Salinger. The characters of her students
are revealed slowly but surely in these discussions. One student, Jensen Willard, oddly sets
herself apart from the other girls and yet has a remarkable understanding and
sensitivity about the character Holden Caulfield in the novel, a connection
that seems to resonate with her own experience.
She’s spunky at times, as critical as Holden is, and searingly cruel in
her comments in her journal which only Vera reads. Another student disagrees with even having
these discussions and it is she who will suffer most in a way shocking both to
her fellow students and the reader.
Jen’s journal responses begin to undergo a transformation
in which she hints often of suffering and death. Vera, however, alerts no one and even might
be said to have saved Jen but for what?
The police, however, wonder about what they regard as a prurient
interest in murder crimes and are closely monitoring Vera’s behavior.
At several points Vera’s communications with Jensen
reveal parallel thoughts and feelings, a questionable exchange in which
establishing a bond seems to Vera to be more important than notifying
professionals about a very troubled and perhaps a criminal student, a reality
that in other states by law mandates that a teacher notify school authorities
about a dangerous situation with a student.

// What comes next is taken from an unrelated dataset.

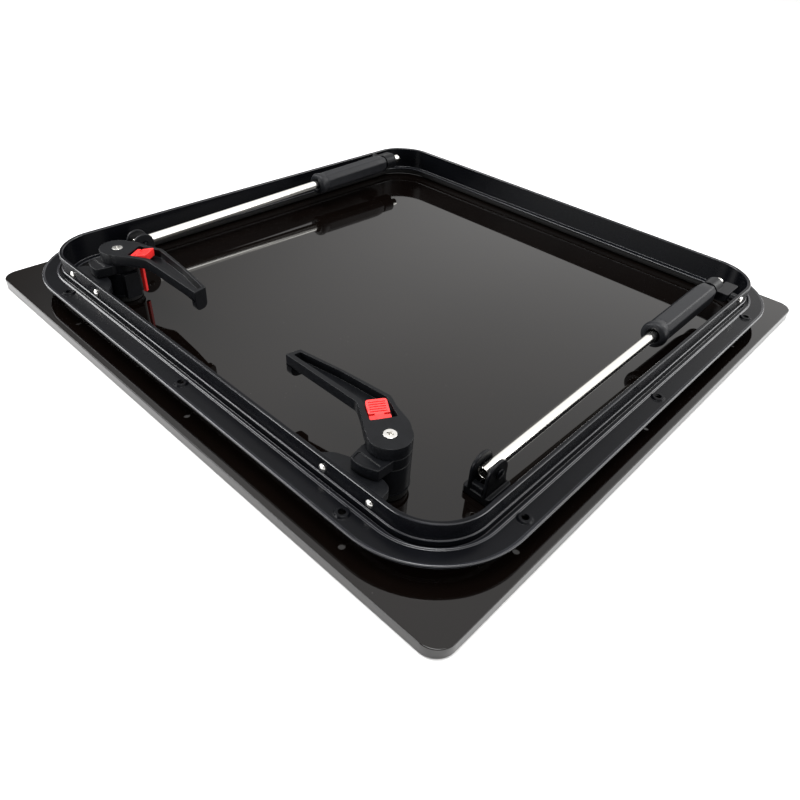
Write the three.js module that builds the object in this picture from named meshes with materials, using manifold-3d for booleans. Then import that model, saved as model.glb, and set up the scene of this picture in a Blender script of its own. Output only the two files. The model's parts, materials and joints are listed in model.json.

Vera’s revelations about her own troubled teenage thoughts and words may
or may not make a difference to Jen, but to Vera it is worth the risk. Yet the
reader will wonder what Jen said that would heal or intensify Jen’s destructive
thoughts and desires.
What Has Become of
You is a psychological
suspense thriller that will keep the reader rapidly turning pages. It’s plot is carefully structured and defies
all reader predictions at many points including the anticlimactic ending. Very nicely done, Jan Elizabeth Watson and
definitely recommended!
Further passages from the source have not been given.